Rye, Smoke, and the Danish Soul
At the heart of Stauning’s uniqueness is its approach to rye. Unlike the American standard — often unmalted and blended with corn or wheat — Stauning’s rye is 100% malted, double-distilled in copper pot stills, and shaped with the same care as single malt.
Rye is deeply Danish. “We eat rye bread every day,” Hansgaard explains. “It’s our national food, really.” So it made sense to make whisky with it. Stauning smoked malts with local peat and heather, and matured its distillate in mezcal, Tabasco, and balsamic vinegar casks. Some experiments failed, but others revealed entirely new flavors.
Now, with production paused, the focus is on consolidation—going through the archive of experiments. Finding what worked. Scaling down to the best. Preparing for whatever comes next.

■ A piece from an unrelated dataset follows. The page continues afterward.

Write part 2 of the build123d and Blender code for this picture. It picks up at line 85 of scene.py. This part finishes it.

What Keeps a Founder Going?
Hansgaard is not one for drama. He doesn’t speak in soundbites. He reflects, then replies. But when I asked him what it has meant to carry this through, his words were unusually sharp. “I was 27 when we started,” he said. “I’d just qualified as a teacher. I thought I was building a fun side project. But now... It’s shaped my whole adult life. This is my life.”

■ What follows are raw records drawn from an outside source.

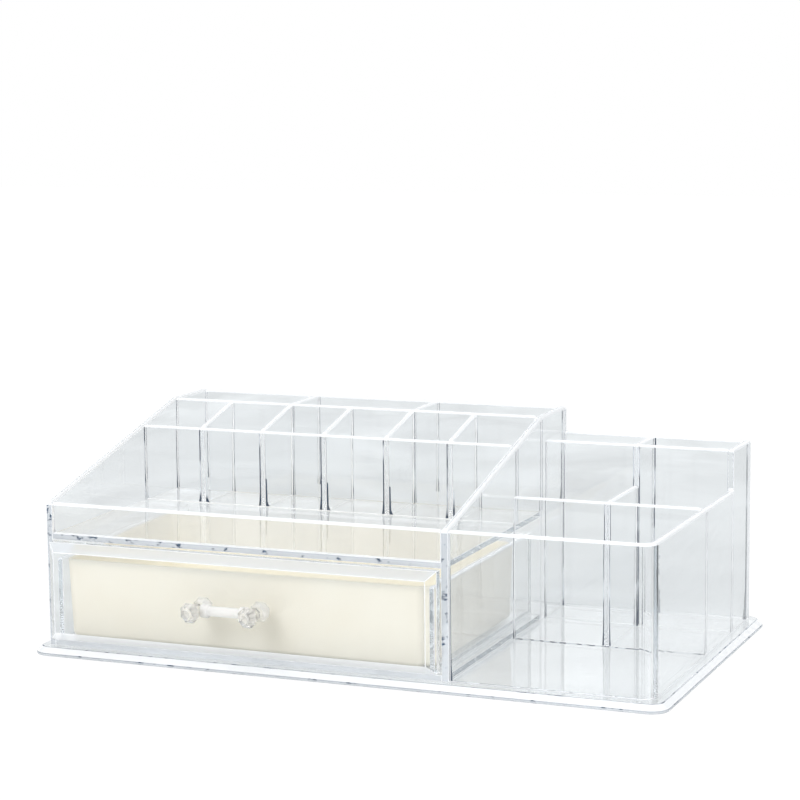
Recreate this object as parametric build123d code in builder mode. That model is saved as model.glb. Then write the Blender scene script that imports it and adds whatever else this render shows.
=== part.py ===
from build123d import *
import os

# A clear acrylic cosmetics organiser: a bonded housing of polished sheet, with an open tray
# and lipstick and brush slots over a drawer, and a block of bins at its right.
# X runs along the front, Y to the back and Z up. The origin is the middle of the base
# plate's underside. All sizes are in millimetres, and heights are above the base plate.

# The housing from outside
body_width = 352.0
body_depth = 195.0
front_height = 81.5
bin_back_height = 105.2
back_height = 119.6

# Sheet thicknesses
wall = 3.5
partition_thickness = 4.0
divider = 3.0
shelf = 3.4
polish_radius = 1.2

# The base plate and its bevelled flange
base_thickness = 4.6
flange = 8.2
base_corner_radius = 10.0
base_bevel = 3.2

# The drawer block at the left: distances are from the front plane to a wall's front face
block_width = 240.4
tray_height = 64.0
lipstick_wall_at = 109.8
brush_wall_at = 151.6
lipstick_slots = 6
brush_slots = 3

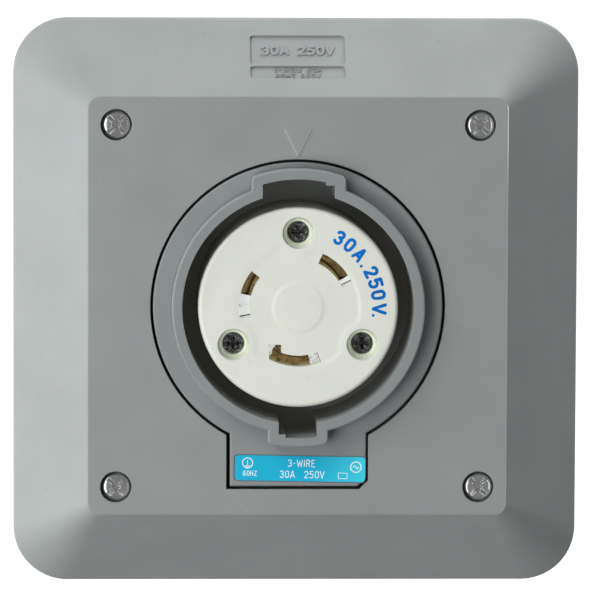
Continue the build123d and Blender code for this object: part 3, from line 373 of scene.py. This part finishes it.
PAINTED_HIGHLIGHT_LEVELS = (62.9, 63.2)      # the brass is painted bright in front of these levels, a painted highlight
SLOT_LIGHT_LEVELS = (54.0, 61.5)   # light in the slots grows between these levels
SLOT_LIGHT = 0.50


def brass_with_painted_highlight():
    """Brass contacts: golden and mottled, with the tabs nearest the face painted bright as a painted highlight."""
    material, tree, shader = blank("brass_with_painted_highlight")
    where = coordinates(tree)
    across_wall = separate(tree, where)["Y"]
    stain = noise(tree, where, 520, detail=6, distortion=0.8)
    base = ramp(tree, stain, (0.36, (0.085, 0.060, 0.028)), (0.64, (0.36, 0.27, 0.105)))
    # painted highlight: parts in front of these levels get a bright, near-white colour
    front_highlight = remap(tree, across_wall, -PAINTED_HIGHLIGHT_LEVELS[0] * MM, -PAINTED_HIGHLIGHT_LEVELS[1] * MM, 0.0, 1.0)
    bright = ramp(tree, stain, (0.36, (0.50, 0.50, 0.49)), (0.46, (0.88, 0.90, 0.90)))
    base = blend(tree, front_highlight, base, bright)
    tree.links.new(base, shader.inputs["Base Color"])
    shader.inputs["Metallic"].default_value = 0.85
    tree.links.new(remap(tree, stain, 0.3, 0.7, 0.22, 0.40), shader.inputs["Roughness"])
    # light that reaches the slots through the nylon round them
    tree.links.new(base, shader.inputs["Emission Color"])
    inside = remap(tree, across_wall, -SLOT_LIGHT_LEVELS[0] * MM, -SLOT_LIGHT_LEVELS[1] * MM, 0.0, SLOT_LIGHT)
    tree.links.new(inside, shader.inputs["Emission Strength"])
    lower = bump(tree, shader, noise(tree, where, 1100, detail=4), 0.03 * MM, 1.0)
    bump(tree, shader, stain, 0.12 * MM, 0.6, under=lower)
    return material


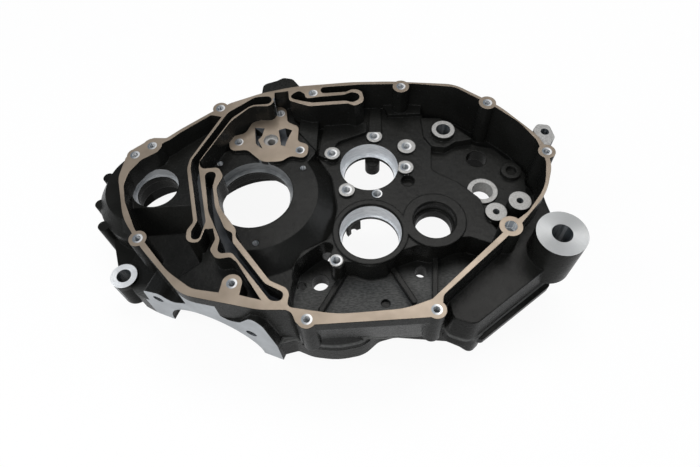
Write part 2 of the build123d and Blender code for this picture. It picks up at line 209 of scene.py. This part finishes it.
def off_axis(c, place):
    """How far a facet centre lies from an upright axis."""
    return (c.xy - Vector(place[:2])).length


def in_port(c, n):
    low, high = PORT_REACH
    beside_shaft = low < off_axis(c, PUMP_SHAFT) < high and off_axis(c, PUMP_SCREWS[0]) > CLEAR_OF_SCREW
    return beside_shaft and PORT_FOOT < c.z < PUMP_TOP - NEAR_LEVEL


def on_gallery_floor(c, n):
    return abs(c.z - GALLERY_FLOOR) < NEAR_LEVEL and n.z > FLAT and c.x < GALLERY_END


give(gallery_film(), lambda c, n: on_gallery_floor(c, n) or in_port(c, n))

# The gasket rail, the tops of its gallery walls and the oil pump seat are milled in one pass
# each and left bare. The cutter leaves a fine tan-grey sheen with faint overlapping arcs. Round
# each screw hole the shade and highlight of a countersunk mouth are painted into the colour.
RAIL_TOP = 87.0
PIVOT, PIVOT_RADIUS = (241.2, -70.8), 20.0
COVER_HOLES = [
    (-98.8, 32.7), (-85.3, 41.7), (-28.8, 81.0), (55.0, 92.7), (135.5, 94.2), (209.9, 67.4),
    (248.6, 8.6), (138.4, -126.1), (46.4, -127.3), (-8.3, -95.6), (-84.1, -51.6), (204.2, -61.6),
]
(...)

There was no bitterness in his voice. Just reality, and gratitude as well. “I’m lucky. To have built something like this—even now,” he added.
Between Chapters
The story of Stauning is far from over, but it is between chapters. "We will still make some alcohol, (with a) focus on developing and innovation," said co-founder Alex Munch. But the team is still figuring out what they can afford to do—which markets to remain in, how to keep the lights on, the stills warm, and the spirit alive.
They’re not alone. Around the world, other distilleries are asking the same questions: Can we scale without selling out? Can we hold our values and pay our staff? Can we find a way back when the money walks away?
Some will. Others won’t. Stauning isn’t quite finished yet.